_REQUEST_.
Find the lines that contain the word "bodies" and copy each one.

_DATA PROVIDED_.
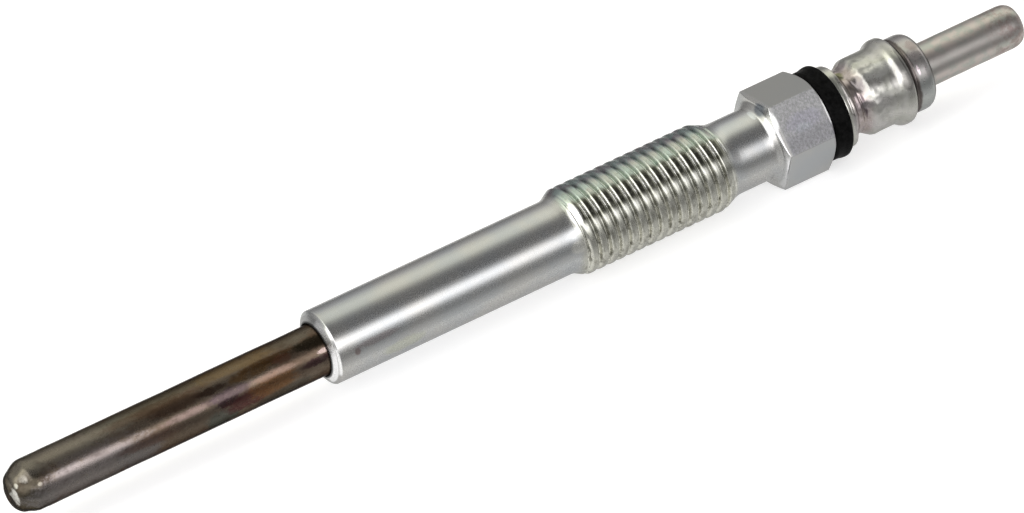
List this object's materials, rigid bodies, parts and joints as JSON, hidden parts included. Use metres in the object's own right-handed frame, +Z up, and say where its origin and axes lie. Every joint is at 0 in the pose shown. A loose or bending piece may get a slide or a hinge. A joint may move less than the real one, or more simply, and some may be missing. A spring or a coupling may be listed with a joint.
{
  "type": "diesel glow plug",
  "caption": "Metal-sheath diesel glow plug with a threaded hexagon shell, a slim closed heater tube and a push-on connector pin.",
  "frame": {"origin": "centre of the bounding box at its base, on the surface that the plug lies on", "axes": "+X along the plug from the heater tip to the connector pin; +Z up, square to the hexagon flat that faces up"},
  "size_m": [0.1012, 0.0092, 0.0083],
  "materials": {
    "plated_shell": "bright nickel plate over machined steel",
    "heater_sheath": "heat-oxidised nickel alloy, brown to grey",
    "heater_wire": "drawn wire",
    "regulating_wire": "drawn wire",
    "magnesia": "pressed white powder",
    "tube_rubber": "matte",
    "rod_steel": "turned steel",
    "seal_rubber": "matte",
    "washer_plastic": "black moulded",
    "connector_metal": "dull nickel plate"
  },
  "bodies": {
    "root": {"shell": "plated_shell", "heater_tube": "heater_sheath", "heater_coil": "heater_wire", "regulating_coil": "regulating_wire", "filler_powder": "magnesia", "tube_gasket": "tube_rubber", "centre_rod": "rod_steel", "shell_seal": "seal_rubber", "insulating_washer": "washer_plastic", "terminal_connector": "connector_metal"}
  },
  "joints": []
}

_RESULT OF THE EXERCISE_.
List this object's materials, rigid bodies, parts and joints as JSON, hidden parts included. Use metres in the object's own right-handed frame, +Z up, and say where its origin and axes lie. Every joint is at 0 in the pose shown. A loose or bending piece may get a slide or a hinge. A joint may move less than the real one, or more simply, and some may be missing. A spring or a coupling may be listed with a joint.
  "bodies": {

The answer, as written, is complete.